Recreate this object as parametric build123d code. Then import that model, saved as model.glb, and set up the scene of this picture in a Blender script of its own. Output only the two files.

----

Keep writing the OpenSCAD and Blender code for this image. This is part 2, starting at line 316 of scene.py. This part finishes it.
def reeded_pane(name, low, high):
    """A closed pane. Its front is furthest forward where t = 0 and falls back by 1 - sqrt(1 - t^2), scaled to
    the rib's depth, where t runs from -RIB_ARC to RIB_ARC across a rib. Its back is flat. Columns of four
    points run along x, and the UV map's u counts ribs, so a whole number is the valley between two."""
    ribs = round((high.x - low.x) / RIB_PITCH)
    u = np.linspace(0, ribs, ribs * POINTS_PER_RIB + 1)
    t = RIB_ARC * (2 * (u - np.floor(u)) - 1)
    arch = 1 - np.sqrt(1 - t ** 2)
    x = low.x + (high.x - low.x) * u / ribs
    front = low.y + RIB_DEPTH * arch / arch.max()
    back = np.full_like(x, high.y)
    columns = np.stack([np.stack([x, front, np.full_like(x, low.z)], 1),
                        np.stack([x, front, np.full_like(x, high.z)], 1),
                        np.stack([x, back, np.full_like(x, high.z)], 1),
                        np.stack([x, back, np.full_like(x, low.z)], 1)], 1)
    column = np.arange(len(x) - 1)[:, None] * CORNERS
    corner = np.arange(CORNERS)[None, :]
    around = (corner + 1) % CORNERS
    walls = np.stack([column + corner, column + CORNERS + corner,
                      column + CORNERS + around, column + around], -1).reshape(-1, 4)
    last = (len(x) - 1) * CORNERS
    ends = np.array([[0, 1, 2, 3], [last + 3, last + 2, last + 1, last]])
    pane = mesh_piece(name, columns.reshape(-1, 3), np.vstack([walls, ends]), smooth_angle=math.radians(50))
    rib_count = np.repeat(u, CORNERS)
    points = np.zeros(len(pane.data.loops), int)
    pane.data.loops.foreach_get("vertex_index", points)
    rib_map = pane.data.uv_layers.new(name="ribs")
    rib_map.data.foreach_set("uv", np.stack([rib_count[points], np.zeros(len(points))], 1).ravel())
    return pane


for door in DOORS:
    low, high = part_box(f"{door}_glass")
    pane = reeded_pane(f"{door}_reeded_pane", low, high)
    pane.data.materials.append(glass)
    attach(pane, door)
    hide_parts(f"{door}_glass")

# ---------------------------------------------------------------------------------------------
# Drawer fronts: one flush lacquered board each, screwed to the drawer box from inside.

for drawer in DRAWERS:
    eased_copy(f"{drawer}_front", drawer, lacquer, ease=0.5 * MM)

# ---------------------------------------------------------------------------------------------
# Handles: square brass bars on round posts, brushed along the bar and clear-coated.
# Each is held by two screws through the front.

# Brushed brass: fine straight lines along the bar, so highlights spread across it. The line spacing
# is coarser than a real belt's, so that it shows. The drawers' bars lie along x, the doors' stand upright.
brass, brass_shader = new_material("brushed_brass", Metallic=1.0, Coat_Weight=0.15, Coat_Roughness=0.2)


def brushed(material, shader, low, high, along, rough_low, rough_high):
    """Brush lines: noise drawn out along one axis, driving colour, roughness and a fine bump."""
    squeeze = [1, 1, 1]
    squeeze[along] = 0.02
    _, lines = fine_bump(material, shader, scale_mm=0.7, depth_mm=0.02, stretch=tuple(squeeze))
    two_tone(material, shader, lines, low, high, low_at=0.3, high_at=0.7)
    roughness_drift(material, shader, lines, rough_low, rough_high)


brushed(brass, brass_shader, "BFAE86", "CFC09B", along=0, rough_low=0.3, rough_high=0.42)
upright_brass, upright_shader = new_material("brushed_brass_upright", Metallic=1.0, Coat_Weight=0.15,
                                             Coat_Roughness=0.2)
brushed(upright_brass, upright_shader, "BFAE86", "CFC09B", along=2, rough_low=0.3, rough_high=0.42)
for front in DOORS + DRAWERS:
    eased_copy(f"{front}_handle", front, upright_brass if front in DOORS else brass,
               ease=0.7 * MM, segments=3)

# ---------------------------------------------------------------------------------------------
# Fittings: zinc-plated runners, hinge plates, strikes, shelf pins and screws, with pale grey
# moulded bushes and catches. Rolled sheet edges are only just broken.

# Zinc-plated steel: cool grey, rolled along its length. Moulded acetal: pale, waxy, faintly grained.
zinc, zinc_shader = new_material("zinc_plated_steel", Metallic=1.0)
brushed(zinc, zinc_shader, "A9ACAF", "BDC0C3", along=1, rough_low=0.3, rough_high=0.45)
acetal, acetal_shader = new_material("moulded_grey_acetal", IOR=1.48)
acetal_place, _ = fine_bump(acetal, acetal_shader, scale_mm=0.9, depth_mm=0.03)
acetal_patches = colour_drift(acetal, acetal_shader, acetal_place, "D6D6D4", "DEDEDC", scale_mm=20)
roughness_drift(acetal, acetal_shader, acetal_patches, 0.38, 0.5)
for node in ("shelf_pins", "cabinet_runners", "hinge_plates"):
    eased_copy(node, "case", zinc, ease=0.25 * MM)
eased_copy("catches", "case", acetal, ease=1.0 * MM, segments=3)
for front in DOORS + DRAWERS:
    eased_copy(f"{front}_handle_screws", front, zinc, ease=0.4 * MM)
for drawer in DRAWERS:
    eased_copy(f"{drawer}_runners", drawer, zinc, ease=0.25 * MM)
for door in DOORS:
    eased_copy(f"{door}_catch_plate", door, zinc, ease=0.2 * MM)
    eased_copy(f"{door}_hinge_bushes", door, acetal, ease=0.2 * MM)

----

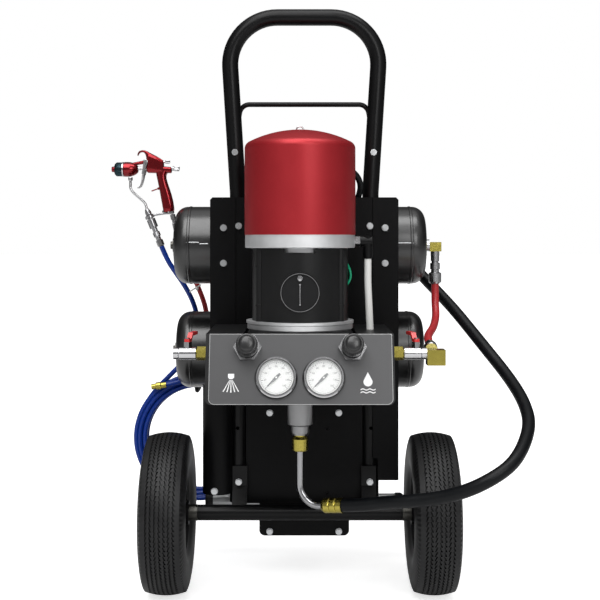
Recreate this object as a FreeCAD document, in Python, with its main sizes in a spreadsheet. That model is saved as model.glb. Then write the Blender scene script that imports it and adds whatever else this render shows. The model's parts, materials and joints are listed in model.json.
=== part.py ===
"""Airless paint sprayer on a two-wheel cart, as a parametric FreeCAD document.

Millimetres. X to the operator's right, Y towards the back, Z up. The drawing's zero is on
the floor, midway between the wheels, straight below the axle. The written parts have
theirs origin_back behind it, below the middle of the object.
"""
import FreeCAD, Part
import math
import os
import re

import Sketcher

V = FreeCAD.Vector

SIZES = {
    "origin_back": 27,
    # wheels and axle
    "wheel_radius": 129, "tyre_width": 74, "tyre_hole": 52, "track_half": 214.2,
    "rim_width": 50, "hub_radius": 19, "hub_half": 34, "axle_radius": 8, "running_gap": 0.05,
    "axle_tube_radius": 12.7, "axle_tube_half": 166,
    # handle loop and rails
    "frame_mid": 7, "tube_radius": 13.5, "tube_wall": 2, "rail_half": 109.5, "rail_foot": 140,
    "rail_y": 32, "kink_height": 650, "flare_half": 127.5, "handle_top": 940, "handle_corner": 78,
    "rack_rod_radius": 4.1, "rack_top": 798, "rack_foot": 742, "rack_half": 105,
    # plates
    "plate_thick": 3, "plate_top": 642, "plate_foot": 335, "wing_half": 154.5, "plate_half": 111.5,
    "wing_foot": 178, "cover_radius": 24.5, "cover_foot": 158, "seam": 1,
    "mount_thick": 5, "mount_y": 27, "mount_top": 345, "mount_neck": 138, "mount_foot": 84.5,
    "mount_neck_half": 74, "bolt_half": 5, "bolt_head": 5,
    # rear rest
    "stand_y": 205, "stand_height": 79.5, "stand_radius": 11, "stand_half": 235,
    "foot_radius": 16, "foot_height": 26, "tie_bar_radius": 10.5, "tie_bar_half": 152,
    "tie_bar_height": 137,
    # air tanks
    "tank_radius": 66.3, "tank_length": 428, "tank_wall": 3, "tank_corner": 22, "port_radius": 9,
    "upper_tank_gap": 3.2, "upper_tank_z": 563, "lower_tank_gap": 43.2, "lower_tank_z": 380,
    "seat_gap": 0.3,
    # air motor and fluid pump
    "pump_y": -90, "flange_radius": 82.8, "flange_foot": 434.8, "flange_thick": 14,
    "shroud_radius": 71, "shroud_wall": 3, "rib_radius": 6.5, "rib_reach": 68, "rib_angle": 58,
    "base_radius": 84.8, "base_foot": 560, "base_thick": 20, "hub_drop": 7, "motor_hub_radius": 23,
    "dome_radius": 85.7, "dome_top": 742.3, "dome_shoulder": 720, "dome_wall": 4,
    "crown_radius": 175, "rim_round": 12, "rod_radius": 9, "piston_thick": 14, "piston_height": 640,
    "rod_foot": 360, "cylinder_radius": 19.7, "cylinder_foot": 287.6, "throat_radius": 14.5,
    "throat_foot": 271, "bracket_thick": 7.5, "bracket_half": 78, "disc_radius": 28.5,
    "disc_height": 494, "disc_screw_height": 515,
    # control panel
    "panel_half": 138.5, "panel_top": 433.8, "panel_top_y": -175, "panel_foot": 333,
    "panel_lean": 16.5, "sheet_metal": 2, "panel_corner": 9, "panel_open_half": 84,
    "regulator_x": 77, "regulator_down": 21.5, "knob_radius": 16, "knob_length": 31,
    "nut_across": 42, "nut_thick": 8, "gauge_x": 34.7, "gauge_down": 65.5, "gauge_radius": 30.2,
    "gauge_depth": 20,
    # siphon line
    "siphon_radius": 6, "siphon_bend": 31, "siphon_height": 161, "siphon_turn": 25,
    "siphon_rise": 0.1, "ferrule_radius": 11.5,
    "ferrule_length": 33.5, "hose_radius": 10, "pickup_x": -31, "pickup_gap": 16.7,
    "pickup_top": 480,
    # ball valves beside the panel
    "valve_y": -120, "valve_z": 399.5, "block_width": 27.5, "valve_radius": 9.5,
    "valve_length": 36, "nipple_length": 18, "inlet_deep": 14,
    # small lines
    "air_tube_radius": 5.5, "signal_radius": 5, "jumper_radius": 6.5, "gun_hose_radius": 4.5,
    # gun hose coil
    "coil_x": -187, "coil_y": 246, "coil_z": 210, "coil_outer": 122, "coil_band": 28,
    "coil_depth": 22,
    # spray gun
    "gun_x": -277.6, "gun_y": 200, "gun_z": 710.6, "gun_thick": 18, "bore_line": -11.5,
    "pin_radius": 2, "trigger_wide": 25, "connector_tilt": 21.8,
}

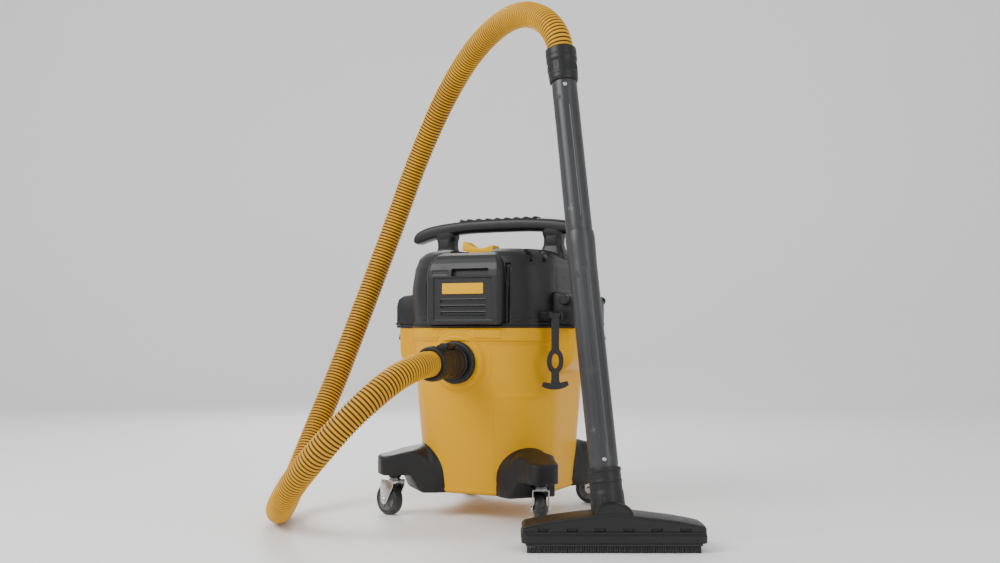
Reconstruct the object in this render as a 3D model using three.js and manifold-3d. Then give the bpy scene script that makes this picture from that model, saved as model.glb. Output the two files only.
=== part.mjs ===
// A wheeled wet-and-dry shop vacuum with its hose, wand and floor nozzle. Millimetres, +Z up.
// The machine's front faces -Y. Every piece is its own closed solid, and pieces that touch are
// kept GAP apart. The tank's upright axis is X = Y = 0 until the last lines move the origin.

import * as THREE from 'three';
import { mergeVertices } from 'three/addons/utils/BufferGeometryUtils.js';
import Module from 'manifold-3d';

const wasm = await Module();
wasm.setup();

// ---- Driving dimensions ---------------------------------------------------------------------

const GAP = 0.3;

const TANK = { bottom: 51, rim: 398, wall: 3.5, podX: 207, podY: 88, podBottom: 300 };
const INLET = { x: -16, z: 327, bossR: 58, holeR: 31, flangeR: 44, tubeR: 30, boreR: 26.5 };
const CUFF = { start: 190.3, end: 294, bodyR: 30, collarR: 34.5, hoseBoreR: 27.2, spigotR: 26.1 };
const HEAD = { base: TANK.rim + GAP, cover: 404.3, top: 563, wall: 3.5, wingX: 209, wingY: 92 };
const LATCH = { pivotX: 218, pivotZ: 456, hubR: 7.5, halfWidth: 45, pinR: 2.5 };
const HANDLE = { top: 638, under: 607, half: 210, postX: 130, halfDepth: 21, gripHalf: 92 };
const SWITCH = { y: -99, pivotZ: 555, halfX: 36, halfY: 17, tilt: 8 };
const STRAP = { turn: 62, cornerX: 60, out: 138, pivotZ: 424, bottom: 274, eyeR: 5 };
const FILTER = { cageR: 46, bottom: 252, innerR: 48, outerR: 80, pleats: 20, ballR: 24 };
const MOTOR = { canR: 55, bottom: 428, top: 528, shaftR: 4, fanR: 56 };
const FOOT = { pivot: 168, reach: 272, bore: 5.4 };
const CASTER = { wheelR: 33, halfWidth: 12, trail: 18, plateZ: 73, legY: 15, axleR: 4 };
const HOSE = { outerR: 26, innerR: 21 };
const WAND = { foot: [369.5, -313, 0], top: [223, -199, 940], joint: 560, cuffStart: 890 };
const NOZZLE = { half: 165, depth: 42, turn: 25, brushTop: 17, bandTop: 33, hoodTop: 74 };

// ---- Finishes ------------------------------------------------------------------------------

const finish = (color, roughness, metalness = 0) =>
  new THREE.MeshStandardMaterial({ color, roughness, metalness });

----

• _CHALLENGE_
Report how many lines in the records above contain the word "materials", giving only the number.

• _FINISHED TASK_
2